I’m kidding, of course. Except I really did use that much butter for the dough. I even made little cinnamon sugar rolls with the leftover pie scraps.

To streamline the process, you most definitely don’t need to make the dough from scratch. Although I haven’t tried it, a store bought dough I’m sure would be fine. Some people are crust people, others care more about the pie filling. I’m a crust gal all the way, so that step is important to me.

In order to get an incredibly flaky crust, you need to take a few steps when preparing the dough:

  1. Use cold everything. The butter needs to be straight from the fridge and your water needs to be icy.
  2. And speaking of water, there’s no exact amount of water to use here. It may be different each time, so slowly add in water. I used about 8-9 tablespoons this time.
  3. DO NOT overwork your dough. Once you’ve added enough water for it to just come together, stop working it and chill it for at least an hour or two to let the gluten rest and the butter to get cold again.
  4. When cutting the butter into the flour, leave some big chunks in. You don’t want it to be completely cohesive, because your crust will be flat and won’t rise. If you see pads of butter when you begin to roll it out, you’ve done it right!
  5. If cutting in the butter takes a while, (it always does for me) pop it back in the fridge and let the butter become cold again.

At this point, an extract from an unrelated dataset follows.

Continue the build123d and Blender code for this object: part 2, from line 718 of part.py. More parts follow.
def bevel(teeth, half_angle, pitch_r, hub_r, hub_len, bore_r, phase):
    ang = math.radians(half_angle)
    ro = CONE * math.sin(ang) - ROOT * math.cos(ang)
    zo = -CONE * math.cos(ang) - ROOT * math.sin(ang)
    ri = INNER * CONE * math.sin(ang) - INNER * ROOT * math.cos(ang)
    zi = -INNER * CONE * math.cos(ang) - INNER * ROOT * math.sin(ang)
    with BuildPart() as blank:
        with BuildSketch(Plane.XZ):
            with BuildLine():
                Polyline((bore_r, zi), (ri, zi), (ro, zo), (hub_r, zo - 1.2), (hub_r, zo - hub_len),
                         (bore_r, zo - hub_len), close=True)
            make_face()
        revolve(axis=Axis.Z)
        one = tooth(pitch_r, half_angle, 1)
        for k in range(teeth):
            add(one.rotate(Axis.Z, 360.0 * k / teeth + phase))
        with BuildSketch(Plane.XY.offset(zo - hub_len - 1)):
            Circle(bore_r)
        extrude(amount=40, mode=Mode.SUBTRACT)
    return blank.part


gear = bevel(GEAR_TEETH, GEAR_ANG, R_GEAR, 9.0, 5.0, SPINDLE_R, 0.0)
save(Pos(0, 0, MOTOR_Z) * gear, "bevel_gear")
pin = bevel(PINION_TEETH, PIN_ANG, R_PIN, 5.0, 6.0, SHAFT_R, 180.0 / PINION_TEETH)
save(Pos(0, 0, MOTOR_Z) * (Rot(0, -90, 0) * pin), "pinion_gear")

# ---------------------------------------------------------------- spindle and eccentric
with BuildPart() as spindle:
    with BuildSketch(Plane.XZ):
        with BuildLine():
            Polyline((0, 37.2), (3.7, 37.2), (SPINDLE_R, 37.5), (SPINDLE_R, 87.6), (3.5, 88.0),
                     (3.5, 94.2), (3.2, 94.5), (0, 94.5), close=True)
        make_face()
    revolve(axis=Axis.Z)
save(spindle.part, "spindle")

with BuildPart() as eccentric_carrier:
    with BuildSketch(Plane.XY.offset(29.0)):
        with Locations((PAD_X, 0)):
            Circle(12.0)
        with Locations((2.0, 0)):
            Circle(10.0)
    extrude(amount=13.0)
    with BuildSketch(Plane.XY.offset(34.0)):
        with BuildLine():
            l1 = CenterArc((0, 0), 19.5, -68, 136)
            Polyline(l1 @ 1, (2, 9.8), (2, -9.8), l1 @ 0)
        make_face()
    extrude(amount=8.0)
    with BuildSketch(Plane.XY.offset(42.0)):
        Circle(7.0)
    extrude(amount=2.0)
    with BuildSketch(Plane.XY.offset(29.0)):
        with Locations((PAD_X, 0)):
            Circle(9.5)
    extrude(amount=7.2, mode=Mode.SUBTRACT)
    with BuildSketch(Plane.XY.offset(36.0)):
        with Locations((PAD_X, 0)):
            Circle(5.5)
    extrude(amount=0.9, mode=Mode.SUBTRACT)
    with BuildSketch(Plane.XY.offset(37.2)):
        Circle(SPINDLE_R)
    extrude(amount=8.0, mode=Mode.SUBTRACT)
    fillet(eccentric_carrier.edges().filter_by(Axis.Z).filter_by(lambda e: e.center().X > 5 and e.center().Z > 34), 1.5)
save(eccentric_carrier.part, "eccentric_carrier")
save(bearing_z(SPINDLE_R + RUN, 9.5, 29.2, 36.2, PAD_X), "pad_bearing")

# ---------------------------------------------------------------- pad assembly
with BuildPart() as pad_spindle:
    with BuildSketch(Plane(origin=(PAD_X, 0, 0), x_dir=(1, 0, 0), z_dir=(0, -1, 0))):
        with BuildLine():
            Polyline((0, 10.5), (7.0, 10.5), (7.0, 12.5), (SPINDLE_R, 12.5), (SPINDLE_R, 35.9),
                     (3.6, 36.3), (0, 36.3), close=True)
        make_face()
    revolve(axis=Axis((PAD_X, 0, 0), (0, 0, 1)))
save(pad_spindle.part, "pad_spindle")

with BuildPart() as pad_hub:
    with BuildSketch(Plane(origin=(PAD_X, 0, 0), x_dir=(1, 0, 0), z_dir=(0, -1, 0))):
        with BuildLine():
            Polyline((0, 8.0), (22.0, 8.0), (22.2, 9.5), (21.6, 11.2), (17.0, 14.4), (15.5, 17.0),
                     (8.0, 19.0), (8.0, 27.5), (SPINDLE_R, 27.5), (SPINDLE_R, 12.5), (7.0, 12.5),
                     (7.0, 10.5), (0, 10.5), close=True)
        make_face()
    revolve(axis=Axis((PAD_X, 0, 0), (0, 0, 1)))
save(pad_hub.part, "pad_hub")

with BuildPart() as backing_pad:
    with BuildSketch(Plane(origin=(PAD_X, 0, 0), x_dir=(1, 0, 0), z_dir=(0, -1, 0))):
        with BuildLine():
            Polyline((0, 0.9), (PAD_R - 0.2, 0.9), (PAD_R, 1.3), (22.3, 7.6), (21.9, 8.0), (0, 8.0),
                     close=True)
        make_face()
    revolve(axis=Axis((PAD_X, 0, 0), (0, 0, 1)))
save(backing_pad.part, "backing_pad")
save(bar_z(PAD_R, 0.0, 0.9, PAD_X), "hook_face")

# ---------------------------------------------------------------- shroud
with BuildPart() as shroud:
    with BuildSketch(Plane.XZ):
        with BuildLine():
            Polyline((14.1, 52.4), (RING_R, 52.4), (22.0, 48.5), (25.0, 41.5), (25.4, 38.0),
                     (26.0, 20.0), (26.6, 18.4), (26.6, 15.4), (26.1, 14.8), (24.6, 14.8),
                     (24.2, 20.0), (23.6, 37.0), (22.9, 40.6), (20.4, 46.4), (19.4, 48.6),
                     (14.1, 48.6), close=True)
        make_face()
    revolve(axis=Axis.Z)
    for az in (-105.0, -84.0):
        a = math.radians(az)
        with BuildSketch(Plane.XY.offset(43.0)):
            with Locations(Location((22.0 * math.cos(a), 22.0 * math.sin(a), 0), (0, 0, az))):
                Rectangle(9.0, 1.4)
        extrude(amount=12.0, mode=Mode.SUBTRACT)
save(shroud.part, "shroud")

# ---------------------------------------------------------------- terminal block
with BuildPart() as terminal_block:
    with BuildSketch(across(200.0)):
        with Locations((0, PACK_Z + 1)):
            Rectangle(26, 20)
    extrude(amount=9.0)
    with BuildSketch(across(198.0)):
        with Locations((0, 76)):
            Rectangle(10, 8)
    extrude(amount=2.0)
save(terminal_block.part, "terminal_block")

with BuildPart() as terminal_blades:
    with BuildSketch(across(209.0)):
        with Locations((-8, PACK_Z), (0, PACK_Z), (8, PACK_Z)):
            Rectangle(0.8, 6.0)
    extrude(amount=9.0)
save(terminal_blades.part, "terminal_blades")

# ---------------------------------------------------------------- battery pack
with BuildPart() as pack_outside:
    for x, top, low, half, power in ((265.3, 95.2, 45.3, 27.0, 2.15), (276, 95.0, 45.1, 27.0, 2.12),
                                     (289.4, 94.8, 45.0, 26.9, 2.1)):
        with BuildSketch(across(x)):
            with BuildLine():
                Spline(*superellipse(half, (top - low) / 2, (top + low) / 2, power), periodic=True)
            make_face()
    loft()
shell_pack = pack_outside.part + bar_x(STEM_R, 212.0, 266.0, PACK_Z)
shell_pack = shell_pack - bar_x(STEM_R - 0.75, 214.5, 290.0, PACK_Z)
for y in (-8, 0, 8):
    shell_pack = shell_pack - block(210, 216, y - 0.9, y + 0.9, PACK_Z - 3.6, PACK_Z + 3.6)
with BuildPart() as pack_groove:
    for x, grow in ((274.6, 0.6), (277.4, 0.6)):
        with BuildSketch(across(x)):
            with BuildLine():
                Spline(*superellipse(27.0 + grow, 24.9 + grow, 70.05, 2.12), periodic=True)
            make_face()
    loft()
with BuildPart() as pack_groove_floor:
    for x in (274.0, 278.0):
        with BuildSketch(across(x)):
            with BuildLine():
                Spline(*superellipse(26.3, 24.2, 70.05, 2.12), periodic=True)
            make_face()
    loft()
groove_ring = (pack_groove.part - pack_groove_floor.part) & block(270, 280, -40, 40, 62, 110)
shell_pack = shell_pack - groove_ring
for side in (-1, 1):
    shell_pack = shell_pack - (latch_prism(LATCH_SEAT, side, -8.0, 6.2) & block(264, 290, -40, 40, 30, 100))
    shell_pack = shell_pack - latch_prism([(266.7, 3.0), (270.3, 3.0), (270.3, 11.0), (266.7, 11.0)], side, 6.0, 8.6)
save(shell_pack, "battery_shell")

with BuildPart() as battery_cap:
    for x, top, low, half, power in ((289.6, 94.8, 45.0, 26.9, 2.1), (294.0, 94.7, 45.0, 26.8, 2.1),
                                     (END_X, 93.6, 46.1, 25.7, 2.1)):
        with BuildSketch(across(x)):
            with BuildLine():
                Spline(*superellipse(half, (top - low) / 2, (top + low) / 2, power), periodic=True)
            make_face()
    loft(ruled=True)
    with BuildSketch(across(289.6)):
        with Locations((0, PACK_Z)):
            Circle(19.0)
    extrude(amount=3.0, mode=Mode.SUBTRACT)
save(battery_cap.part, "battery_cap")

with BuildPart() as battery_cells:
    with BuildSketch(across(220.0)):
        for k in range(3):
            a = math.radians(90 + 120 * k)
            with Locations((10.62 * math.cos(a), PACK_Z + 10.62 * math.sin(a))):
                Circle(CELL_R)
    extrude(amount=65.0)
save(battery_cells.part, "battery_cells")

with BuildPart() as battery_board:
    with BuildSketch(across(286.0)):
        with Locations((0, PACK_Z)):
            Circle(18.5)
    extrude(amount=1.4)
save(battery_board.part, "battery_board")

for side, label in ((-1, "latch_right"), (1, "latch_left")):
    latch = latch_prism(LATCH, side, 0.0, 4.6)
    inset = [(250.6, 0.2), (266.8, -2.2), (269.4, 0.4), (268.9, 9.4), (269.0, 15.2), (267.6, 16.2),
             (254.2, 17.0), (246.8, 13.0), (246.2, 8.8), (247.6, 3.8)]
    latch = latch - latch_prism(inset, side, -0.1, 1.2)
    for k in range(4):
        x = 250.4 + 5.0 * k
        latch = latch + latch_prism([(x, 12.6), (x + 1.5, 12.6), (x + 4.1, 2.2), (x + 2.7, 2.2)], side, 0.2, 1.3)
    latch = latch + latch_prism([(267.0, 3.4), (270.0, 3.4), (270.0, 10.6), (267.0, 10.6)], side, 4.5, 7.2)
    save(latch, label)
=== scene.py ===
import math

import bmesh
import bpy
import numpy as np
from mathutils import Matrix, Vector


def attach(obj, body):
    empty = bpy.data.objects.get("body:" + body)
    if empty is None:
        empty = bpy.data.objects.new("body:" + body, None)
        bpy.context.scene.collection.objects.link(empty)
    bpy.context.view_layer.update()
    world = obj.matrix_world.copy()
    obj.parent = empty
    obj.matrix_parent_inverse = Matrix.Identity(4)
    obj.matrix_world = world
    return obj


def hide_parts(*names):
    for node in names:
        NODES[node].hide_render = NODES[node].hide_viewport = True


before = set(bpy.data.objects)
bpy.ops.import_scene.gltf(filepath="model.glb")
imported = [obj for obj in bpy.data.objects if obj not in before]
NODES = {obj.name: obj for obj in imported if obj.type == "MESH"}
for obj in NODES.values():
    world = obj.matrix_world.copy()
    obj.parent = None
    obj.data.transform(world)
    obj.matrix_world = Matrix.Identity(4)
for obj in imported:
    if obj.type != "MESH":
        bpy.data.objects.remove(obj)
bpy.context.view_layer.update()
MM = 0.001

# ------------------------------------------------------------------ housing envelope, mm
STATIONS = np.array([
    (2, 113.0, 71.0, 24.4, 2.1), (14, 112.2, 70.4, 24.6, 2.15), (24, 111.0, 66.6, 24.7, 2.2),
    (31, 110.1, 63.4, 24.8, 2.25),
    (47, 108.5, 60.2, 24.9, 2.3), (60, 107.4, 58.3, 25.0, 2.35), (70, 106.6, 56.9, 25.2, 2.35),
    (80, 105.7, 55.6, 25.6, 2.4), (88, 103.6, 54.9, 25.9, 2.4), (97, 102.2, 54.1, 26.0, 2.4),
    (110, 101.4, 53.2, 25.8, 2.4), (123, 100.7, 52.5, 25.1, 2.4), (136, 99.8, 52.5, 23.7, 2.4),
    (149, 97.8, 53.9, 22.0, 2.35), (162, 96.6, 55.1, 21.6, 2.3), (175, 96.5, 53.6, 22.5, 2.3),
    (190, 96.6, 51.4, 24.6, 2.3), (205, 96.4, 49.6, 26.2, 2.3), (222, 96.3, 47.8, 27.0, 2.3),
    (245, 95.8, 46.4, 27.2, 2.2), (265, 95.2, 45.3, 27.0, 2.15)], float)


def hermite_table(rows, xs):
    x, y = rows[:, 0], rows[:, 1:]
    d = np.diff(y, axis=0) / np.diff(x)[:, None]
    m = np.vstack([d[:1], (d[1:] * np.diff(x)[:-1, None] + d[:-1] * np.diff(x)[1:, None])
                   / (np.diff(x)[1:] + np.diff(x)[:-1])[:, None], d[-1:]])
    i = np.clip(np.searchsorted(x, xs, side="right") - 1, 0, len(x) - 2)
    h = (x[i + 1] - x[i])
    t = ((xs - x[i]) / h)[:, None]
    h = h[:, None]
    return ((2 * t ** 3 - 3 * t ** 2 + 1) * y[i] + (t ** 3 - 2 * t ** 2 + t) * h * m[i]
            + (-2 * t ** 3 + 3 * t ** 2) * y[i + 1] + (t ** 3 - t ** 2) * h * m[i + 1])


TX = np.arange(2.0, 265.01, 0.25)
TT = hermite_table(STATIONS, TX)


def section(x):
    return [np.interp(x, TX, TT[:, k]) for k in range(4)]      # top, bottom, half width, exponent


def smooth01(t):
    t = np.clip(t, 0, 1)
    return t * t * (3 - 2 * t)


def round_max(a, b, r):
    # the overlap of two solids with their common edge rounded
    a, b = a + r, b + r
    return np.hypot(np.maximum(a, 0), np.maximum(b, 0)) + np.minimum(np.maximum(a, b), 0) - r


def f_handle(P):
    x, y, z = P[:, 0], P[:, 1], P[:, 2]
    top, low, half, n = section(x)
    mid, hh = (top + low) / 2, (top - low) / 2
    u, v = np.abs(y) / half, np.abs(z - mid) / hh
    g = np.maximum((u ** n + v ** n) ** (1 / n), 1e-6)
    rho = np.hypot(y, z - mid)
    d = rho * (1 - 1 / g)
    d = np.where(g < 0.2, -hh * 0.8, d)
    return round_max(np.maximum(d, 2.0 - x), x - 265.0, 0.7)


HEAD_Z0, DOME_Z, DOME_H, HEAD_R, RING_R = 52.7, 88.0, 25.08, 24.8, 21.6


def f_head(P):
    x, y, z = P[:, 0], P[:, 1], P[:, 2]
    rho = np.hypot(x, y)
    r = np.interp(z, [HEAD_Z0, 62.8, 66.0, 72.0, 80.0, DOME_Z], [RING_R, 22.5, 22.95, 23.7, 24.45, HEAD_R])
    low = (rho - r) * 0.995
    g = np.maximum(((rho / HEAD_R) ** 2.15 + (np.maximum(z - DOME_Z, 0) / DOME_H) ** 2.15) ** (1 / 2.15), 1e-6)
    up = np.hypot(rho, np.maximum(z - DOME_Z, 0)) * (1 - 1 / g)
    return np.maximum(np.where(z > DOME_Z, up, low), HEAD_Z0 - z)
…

Let’s move on to the filling. So, this is a pie. We know this. But it’s incredibly sweet. So much so that I cut back on the sugar just a bit when I mixed it. (You won’t miss it, I promise. I do this for my cheesecake, too!) Also, make sure to use dark instead of light corn syrup in the filling, because it will caramelize better.

Again, this pie does take some time, but you can make it easier by purchasing your crust. The filling doesn’t take long at all, and there’s just a few ingredients called for. Basically, I’m saying your headache will come from the crust, so if you skip that, you’ll have this pie made in no time.

Pecan Pie

  • Difficulty: Intermediate
  • Print
“This pecan pie has been a family favorite for decades. Try it and you’ll see why!”


  • 6 eggs
  • Dash of salt
  • 1 cup sugar
  • 2 cups dark corn syrup
  • 2/3 cup melted butter
  • 2 cups pecans, chopped
  • For the crust:

  • 3 cups all purpose flour
  • 1 teaspoon salt
  • 1 1/2 cups (3 sticks) butter, cold
  • Ice water


For the crust:

  1. In a large mixing bowl, stir flour and salt. Cut butter into squares, then cut into flour, leaving pea-sized chunks.
  2. Make a well in the middle of the bowl, and begin to add ice water by tablespoonfuls. Once your dough just comes together, lightly knead for 10-15 seconds. Wrap in plastic wrap and chill for at least an hour and for up to two days. This can also be frozen for up to four months.
  3. Unwrap chilled dough and set onto floured surface. Flour top of dough. Starting in the middle, roll the dough out. Take your upside-down pie pan and use it as a guide to make sure 1-2 inches of dough is around the sides. You want enough to cover the depth of your pan.
  4. Roll dough up on rolling pin and transfer to pie pan. Push dough down around the inside of the pan to cover all the surface. Cut extra dough using a knife or scissors, leaving half an inch or so for decoration. With one hand, take your index​ finger knuckle and push pie dough into the other hand’s thumb and index finger to create design on the crust.

Pecan filling:

  1. Preheat oven to 350 degrees.
  2. Beat eggs thoroughly with sugar, salt, corn syrup and melted butter in a stand mixer. Add pecans and pour into unbaked pie shell.
  3. Bake for one hour or until a knife inserted between the middle and edge comes out clean. Cool slightly before serving.